▶ [PROVIDED DATA]
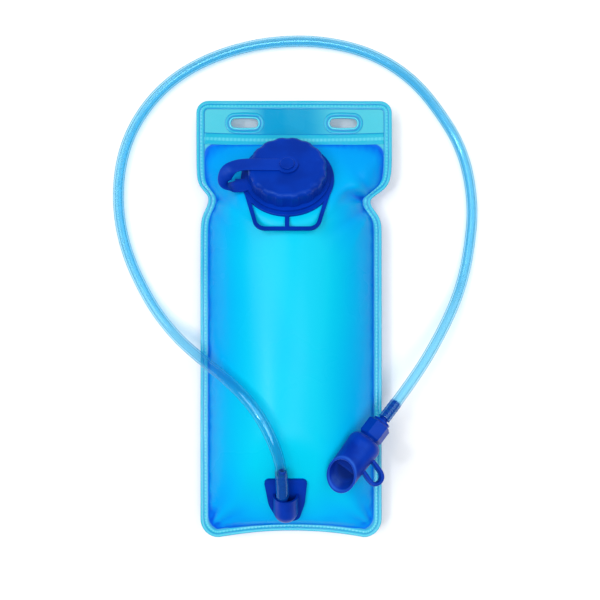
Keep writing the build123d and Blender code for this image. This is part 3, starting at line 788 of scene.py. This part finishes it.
royal = (0.0, 0.034, 0.40, 1)
navy = (0.0, 0.024, 0.31, 1)
hard_blue = moulding_finish("moulded_blue", royal, navy, 0.30, 900.0, 0.00006)
soft_blue = moulding_finish("flexible_blue", (0.0, 0.036, 0.42, 1), (0.0, 0.027, 0.34, 1),
                            0.40, 700.0, 0.00008)
paint(hard_blue, "filler_neck", "grip_frame", "cap_shell", "cap_button", "outlet_port")
paint(hard_blue, "outlet_elbow", "valve_stem", "valve_collar", "valve_core")
paint(soft_blue, "tether_ring", "tether_eye")


def seal_finish():
    """Milky silicone rubber of the gasket and the O-rings."""
    material, wire, shader = new_material("milky_seal")
    dust = wire.add("TexNoise", None, {"Vector": here(wire), "Scale": 500.0, "Detail": 3.0})
    tone = wire.mix(dust, (0.62, 0.66, 0.70, 1), (0.80, 0.83, 0.86, 1))
    finish_with(
        wire, shader, {"Subsurface Weight": 0.1},
        {"Base Color": tone, "Roughness": dust * 0.2 + 0.38},
    )
    return material


paint(seal_finish(), "cap_gasket", "outlet_o_ring", "valve_o_rings")

# ---------------------------------------------------------------------------------------------
# The tether's strap: a flat band of flexible polyethylene from the ring under the cap, out to the
# left, up and back over the cap to its eye. It leans over where it turns, and it is one moulding
# with both.
strap_wide = 12.0
strap_thick = 1.6
strap_route = [
    (-6.5, 0.0, 18.95),
    (-21.0, 0.0, 18.97),
    (-34.0, 0.3, 19.2),
    (-43.5, -0.8, 18.4),
    (-50.4, -4.4, 15.0),
    (-52.6, -9.4, 10.2),
    (-51.0, -12.2, 5.8),
    (-46.0, -11.4, 3.6),
    (-40.5, -10.2, 3.3),
    (-35.0, -9.6, 3.3),
]


def port_points(local):
    """Points given across, up and out of the filler's plane, in the shared frame in millimetres."""
    return port_spot + local[..., :1] * port_across + local[..., 1:2] * port_up + local[..., 2:] * port_out


def rounded_bar(wide, thick, steps, power):
    """A super-ellipse: the cosine and sine of one turn, each raised to 2 over the power."""
    turn = np.linspace(0, 2 * math.pi, steps, endpoint=False)
    c, s = np.cos(turn), np.sin(turn)
    return np.stack([np.sign(c) * np.abs(c) ** (2 / power) * wide / 2,
                     np.sign(s) * np.abs(s) ** (2 / power) * thick / 2], 1)


def band_mesh(path, wide_way, profile):
    """A profile carried along a path: its first axis runs along wide_way, made square to the path."""
    forward = unit(np.gradient(path, axis=0))
    wide = unit(wide_way - (wide_way * forward).sum(-1, keepdims=True) * forward)
    thick = np.cross(forward, wide)
    points = path[:, None] + wide[:, None] * profile[None, :, :1] + thick[:, None] * profile[None, :, 1:]
    count = len(profile)
    faces = grid_faces(len(path), count, round_columns=True).tolist()
    faces += [list(range(count))[::-1], list(range((len(path) - 1) * count, len(path) * count))]
    return points.reshape(-1, 3), faces


def piece_of(name, points, faces, material):
    """A smooth piece from millimetre points and faces of any number of corners."""
    mesh = bpy.data.meshes.new(name)
    mesh.from_pydata((points * MM).tolist(), [], faces)
    mesh.polygons.foreach_set("use_smooth", np.ones(len(mesh.polygons), bool))
    mesh.materials.append(material)
    made = bpy.data.objects.new(name, mesh)
    bpy.context.scene.collection.objects.link(made)
    return made


strap_local, _ = even_steps(smooth_route(strap_route), 0.7 * MM)
strap_path = port_points(strap_local / MM)
strap_tilt = 0.75 * np.exp(-(((strap_local[:, 0] / MM + 53.0) / 5.5) ** 2))
strap_ahead = unit(np.gradient(strap_local[:, :2], axis=0))
strap_side = np.stack([strap_ahead[:, 1], -strap_ahead[:, 0]], 1)
strap_way = np.cos(strap_tilt)[:, None] * (strap_side[:, :1] * port_across + strap_side[:, 1:] * port_up) \
    + np.sin(strap_tilt)[:, None] * port_out
strap_profile = rounded_bar(strap_wide, strap_thick, 40, 7.0)
strap_points, strap_faces = band_mesh(strap_path, strap_way, strap_profile)
strap = piece_of("tether_band", strap_points, strap_faces, soft_blue)
strap_low = port_points(np.array([[-52.0, -11.0, 4.6]]))[0] * MM
strap_high = port_points(np.array([[-50.0, -2.0, 18.0]]))[0] * MM
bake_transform(strap)
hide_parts("tether_strap")

# ---------------------------------------------------------------------------------------------
# The bite valve's mouthpiece: moulded silicone, turned in shape, cut off obliquely, with a dished
# mouth whose slit opens when it is bitten. A finger loop of the same silicone stands off its side.
valve_spot = np.array([87.4, -69.3, 42.5])
valve_across = np.array([0.767165, -0.64145, 0.0])
valve_up = np.array([0.17142, 0.20502, 0.96363])
valve_along = np.array([-0.61812, -0.739264, 0.267238])
mouth_start = 41.0
mouth_shoulder = 14.3
mouth_tip = 13.2
mouth_middle = 79.0
mouth_half_run = 12.0
lip_wall = 1.9
mouth_roll = math.radians(22)
mouth_sides = 96
lip_drop = 0.9
neck_round = 9.3
shoulder_run = 6.5
bore = 8.1


def valve_points(local):
    """Points given across, up and along the valve's axis, in the shared frame in millimetres."""
    return valve_spot + local[..., :1] * valve_across + local[..., 1:2] * valve_up \
        + local[..., 2:] * valve_along


def cut_height(x, y):
    """How far along the axis the oblique mouth cuts; it faces up and a little to the left."""
    rise = y * math.cos(mouth_roll) - x * math.sin(mouth_roll)
    return mouth_middle - mouth_half_run * rise / mouth_tip


def mouthpiece_mesh():
    """Rows of points round the axis: up the bore, over the base's rounded shoulder, along the outer
    wall to the oblique cut, over the half-round lip, down into the dish, and in to its middle."""
    turn = np.linspace(0, 2 * math.pi, mouth_sides, endpoint=False)
    round_x, round_y = np.cos(turn), np.sin(turn)
    rows = []

    def row(radius, along_axis):
        rows.append(np.stack([radius * round_x, radius * round_y, along_axis + 0 * turn], -1))

    for radius, height in ((0.01, 60.0), (4.0, 60.0), (bore, 60.0), (bore, 56.0), (bore, 46.0),
                           (bore, mouth_start), (neck_round, mouth_start)):
        row(radius, height)
    for angle in np.linspace(0.12, 1, 9) * math.pi / 2:
        row(neck_round + (mouth_shoulder - neck_round) * math.sin(angle),
            mouth_start + shoulder_run * (1 - math.cos(angle)))
    for share in np.linspace(0, 1, 34)[1:]:
        waist = 0.35 * math.sin(share * math.pi)
        radius = mouth_shoulder + (mouth_tip - mouth_shoulder) * share - waist
        end = cut_height(radius * round_x, radius * round_y) - lip_drop
        row(radius, mouth_start + shoulder_run + (end - mouth_start - shoulder_run) * share)
    middle = mouth_tip - lip_wall / 2
    for angle in np.linspace(0, math.pi, 9)[1:-1]:
        radius = middle + lip_wall / 2 * math.cos(angle)
        row(radius, cut_height(radius * round_x, radius * round_y) - lip_drop + 0.95 * math.sin(angle))
    inner = mouth_tip - lip_wall
    for share in np.linspace(0, 1, 10):
        radius = inner - 1.3 * smooth_step(share) ** 1.6
        row(radius, cut_height(radius * round_x, radius * round_y) - lip_drop - 5.4 * share)
    floor = inner - 1.3
    for share in np.linspace(1, 0.001, 30)[1:]:
        radius = floor * share
        x, y = radius * round_x, radius * round_y
        rise = y * math.cos(mouth_roll) - x * math.sin(mouth_roll)
        flank = x * math.cos(mouth_roll) + y * math.sin(mouth_roll)
        drop = 5.4 + 3.4 * (1 - share ** 3) * logistic((-rise - 0.2) / 0.35) + 0.5 * (1 - share ** 2)
        fold = 0.7 * np.exp(-(((rise - 1.0) / 0.6) ** 2)) * smooth_step((9.4 - np.abs(flank)) / 3)
        row(radius, cut_height(x, y) - lip_drop - drop + fold)
    points = np.stack(rows)
    below = cut_height(points[..., 0], points[..., 1]) - lip_drop - points[..., 2]
    within = np.hypot(points[..., 0], points[..., 1]) < mouth_tip - lip_wall + 0.05
    past_bore = points[..., 2] > 60.5
    # A mask of painted shade that deepens down into the dish, less a band of painted highlight on the lip.
    dished = smooth_step(below / 5) * (0.55 + 0.45 * smooth_step((below - 6) / 2))
    recess = np.where(within & past_bore, dished, 0)
    recess -= 0.8 * np.exp(-((below / 0.9) ** 2)) * (recess < 0.2) * past_bore
    faces = grid_faces(len(rows), mouth_sides, round_columns=True).tolist()
    last_row = (len(rows) - 1) * mouth_sides
    faces += [list(range(mouth_sides))[::-1], list(range(last_row, last_row + mouth_sides))]
    return valve_points(points).reshape(-1, 3), faces, recess


def silicone_finish():
    """Coloured silicone: matte and dust-grained, with painted shade deep in the dish and a painted
    highlight on its thin lip.
    """
    material, wire, shader = new_material("blue_silicone")
    place = here(wire)
    cloud = wire.add("TexNoise", None, {"Vector": place, "Scale": 60.0, "Detail": 3.0})
    grain = wire.add("TexNoise", None, {"Vector": place, "Scale": 1100.0, "Detail": 2.0})
    tone = wire.mix(cloud.within(0.3, 0.7), (0.0, 0.020, 0.31, 1), (0.0, 0.036, 0.43, 1))
    recess = here(wire, "recess")
    # Painted shade in the dish; where the mask is negative, a painted highlight on the lip.
    tone = wire.mix(recess * 0.8, tone, (0.0, 0.006, 0.09, 1))
    tone = wire.mix(recess * -0.9, tone, (0.02, 0.11, 0.62, 1))
    finish_with(
        wire, shader, {"Sheen Weight": 0.02, "Sheen Roughness": 0.4, "Specular IOR Level": 0.3,
                       "Specular Tint": blue_gloss},
        {"Base Color": tone, "Roughness": cloud * 0.14 + 0.34, "Normal": bump(wire, grain, 0.00005, 0.5)},
    )
    return material


silicone = silicone_finish()
mouth_points, mouth_faces, mouth_shade_and_light = mouthpiece_mesh()
mouthpiece = piece_of("bite_mouthpiece", mouth_points, mouth_faces, silicone)
store(mouthpiece, "recess", mouth_shade_and_light)
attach(mouthpiece, "reservoir")
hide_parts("mouthpiece")

loop_route = [
    (10.5, 0.0, 52.2),
    (15.0, 0.0, 53.2),
    (20.0, 0.0, 54.4),
    (24.8, 0.0, 55.6),
    (28.3, 0.0, 58.6),
    (28.8, 0.0, 63.6),
    (26.0, 0.0, 67.4),
    (21.0, 0.0, 67.0),
    (15.5, 0.0, 65.2),
    (10.5, 0.0, 64.2),
]
loop_local, _ = even_steps(smooth_route(loop_route), 0.7 * MM)
loop_path = valve_points(loop_local / MM)
loop_way = np.broadcast_to(valve_up, loop_path.shape)
loop_points, loop_faces = band_mesh(loop_path, loop_way, rounded_bar(9.6, 3.7, 40, 3.2))
finger_loop = piece_of("finger_band", loop_points, loop_faces, silicone)
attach(finger_loop, "reservoir")
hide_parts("finger_loop")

▶ [WHAT THE EXERCISE ASKS]
Print, unaltered, every line from the beginning of the material down to the line with "return port_spot +".

▶ [SOLUTION TO THIS EXERCISE]
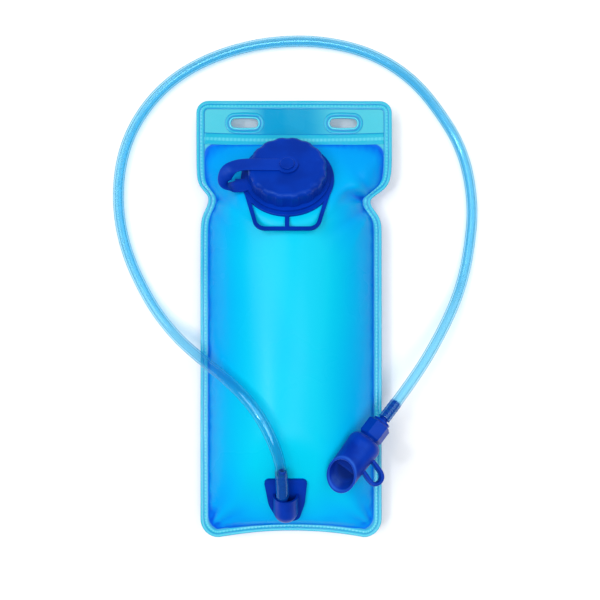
Keep writing the build123d and Blender code for this image. This is part 3, starting at line 788 of scene.py. This part finishes it.
royal = (0.0, 0.034, 0.40, 1)
navy = (0.0, 0.024, 0.31, 1)
hard_blue = moulding_finish("moulded_blue", royal, navy, 0.30, 900.0, 0.00006)
soft_blue = moulding_finish("flexible_blue", (0.0, 0.036, 0.42, 1), (0.0, 0.027, 0.34, 1),
                            0.40, 700.0, 0.00008)
paint(hard_blue, "filler_neck", "grip_frame", "cap_shell", "cap_button", "outlet_port")
paint(hard_blue, "outlet_elbow", "valve_stem", "valve_collar", "valve_core")
paint(soft_blue, "tether_ring", "tether_eye")


def seal_finish():
    """Milky silicone rubber of the gasket and the O-rings."""
    material, wire, shader = new_material("milky_seal")
    dust = wire.add("TexNoise", None, {"Vector": here(wire), "Scale": 500.0, "Detail": 3.0})
    tone = wire.mix(dust, (0.62, 0.66, 0.70, 1), (0.80, 0.83, 0.86, 1))
    finish_with(
        wire, shader, {"Subsurface Weight": 0.1},
        {"Base Color": tone, "Roughness": dust * 0.2 + 0.38},
    )
    return material


paint(seal_finish(), "cap_gasket", "outlet_o_ring", "valve_o_rings")

# ---------------------------------------------------------------------------------------------
# The tether's strap: a flat band of flexible polyethylene from the ring under the cap, out to the
# left, up and back over the cap to its eye. It leans over where it turns, and it is one moulding
# with both.
strap_wide = 12.0
strap_thick = 1.6
strap_route = [
    (-6.5, 0.0, 18.95),
    (-21.0, 0.0, 18.97),
    (-34.0, 0.3, 19.2),
    (-43.5, -0.8, 18.4),
    (-50.4, -4.4, 15.0),
    (-52.6, -9.4, 10.2),
    (-51.0, -12.2, 5.8),
    (-46.0, -11.4, 3.6),
    (-40.5, -10.2, 3.3),
    (-35.0, -9.6, 3.3),
]


def port_points(local):
    """Points given across, up and out of the filler's plane, in the shared frame in millimetres."""
    return port_spot + local[..., :1] * port_across + local[..., 1:2] * port_up + local[..., 2:] * port_out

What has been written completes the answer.